Ketika ikutan meeting keesokan dan ketika ada yang sharing suka melayani, hidup punya makna dengan melayani. Udah deh autoterharu aja saya, rasanya ininih, tetiba nyantol dengan kata ‘pelayanan’ — salah satu hal yang selalu dicontohkan Mak dan Mas Guru juga tentang pelayanan. Saya jadi menemukan jawaban atas pertanyaan tersebut. Kemudian Mak yang melengkapi dengan kata-kata yang nyantol — yang awalnya ‘I have to’ jadi ‘I understand to’, sampai ke tahap ‘I love to, I passionate..’ Oh ini ada di artikel Mak (udah sempet baca artikelnya lagi dongs, thank you, Mak).. pelan-pelan jadi mulai mengerti dan tumbuh kesadaran tentang passionate ini. Ternyata hubungannya dengan makna ‘Totalitas’ itu sendiri. Hwa, terima kasih…
Dari media ada banyak sekali update transformasi yang cakep, apalagi ada yang expert yang bisa dicontoh cara kerjanya.
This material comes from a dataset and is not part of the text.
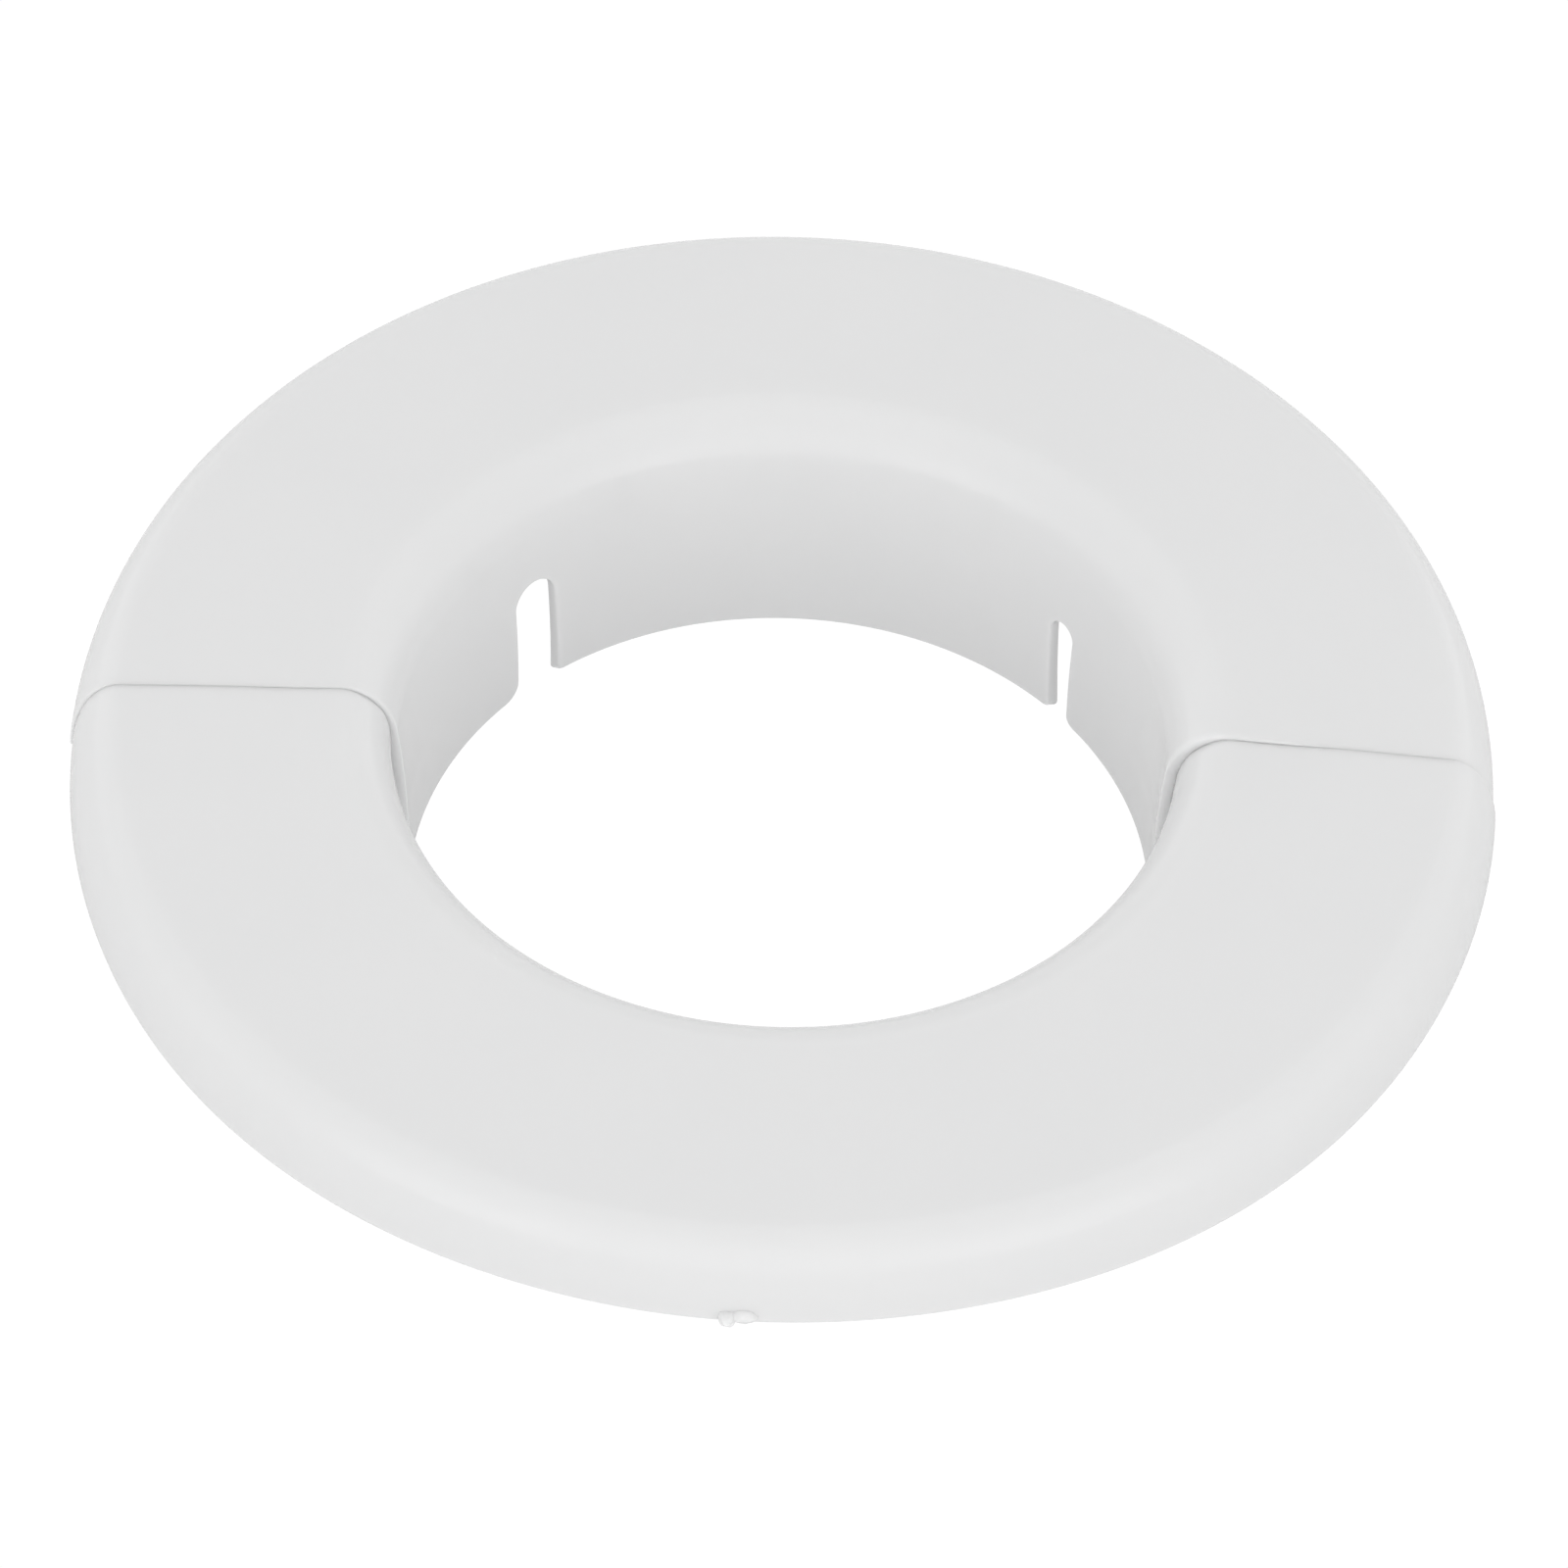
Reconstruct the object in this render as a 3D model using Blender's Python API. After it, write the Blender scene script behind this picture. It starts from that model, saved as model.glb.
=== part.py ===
"""Two-piece snap-together cover flange for a pipe where it enters a wall or a floor.

Two half rings close round a pipe that is already in place. Each half is one
moulding: a slightly conical cover plate, a rounded outer rim whose skirt meets
the wall, a radiused inner lip, and a tapered sleeve that goes down into the hole
and is slotted into three fingers. Its male end carries a snap tongue and two
locating tabs, its female end the pocket that takes its partner's tongue, so two
such halves, half a turn apart, lock together.

Frame: the ring's axis is Z, with the visible face up. z = 0 is the lowest point, the
outer edge of the fingers' ends. The seam lies along X, the back half is at +Y and the
front half at -Y. Both are built as the back half, with the male end at +X, and the
front one is turned. Heights in the constants and outlines are measured from the inner
edge of the fingers' ends, which is END_BEVEL above the outer edge.
"""

import math
from collections import namedtuple

import bmesh
import bpy
from mathutils import Matrix, Vector

MM = 0.001
X_AXIS, Y_AXIS, Z_AXIS = Vector((1, 0, 0)), Vector((0, 1, 0)), Vector((0, 0, 1))

# ---- shell, in millimetres -------------------------------------------------
OUTER_RADIUS = 60.0
CREST_Z = 21.5  # the top of the lip
END_BEVEL = 0.8  # the fingers' ends slope down from their inner edge to the outer one
WALL_PLANE_Z = 12.5  # the skirt's lower edge, which meets the wall

LIP_INNER_RADIUS = 32.3  # narrowest radius of the lip's own curve
LIP_RUN = 4.9  # how far the lip's curve reaches outwards
LIP_DROP = 6.5  # how far it reaches down
LIP_CENTRE = (LIP_INNER_RADIUS + LIP_RUN, CREST_Z - LIP_DROP)  # (radius, z)
CONE_DEGREES = 3.5  # the plate falls this much towards the rim
RIM_RUN = 4.2
RIM_DROP = 7.6
SLEEVE_END_RADIUS = 31.0  # inside radius at the sleeve's lower end
SLEEVE_END_SLOPE = 0.01  # the sleeve is all but straight there, and flares upwards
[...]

Beneran nggak ada pace buat nganggur dan menunda terlepas dari kecanggihan alat dan sistematika yang dibikin olehnya sendiri. Ini adalah hal baru buat saya dan keberadaannya bisa menginspirasi kami, bagaimana cara kerjanya. Tampolan buat kami sekaligus bersyukur atas keberadaannya. Selama jalannya acara kami bisa bekerja sama dengan baik. Buat saya retret kali ini memang asyik dan seru — di sela-sela rehat langsung digunakan untuk kerjaan dokumentasi. Partner kerja juga jadi solutif dan langsung gerak ketika tahu dan ngerti apa yang harus dilakukan agar sound tidak memunculkan bunyi bazing zztttzztt, padahal udah lewat tengah malam. Salut.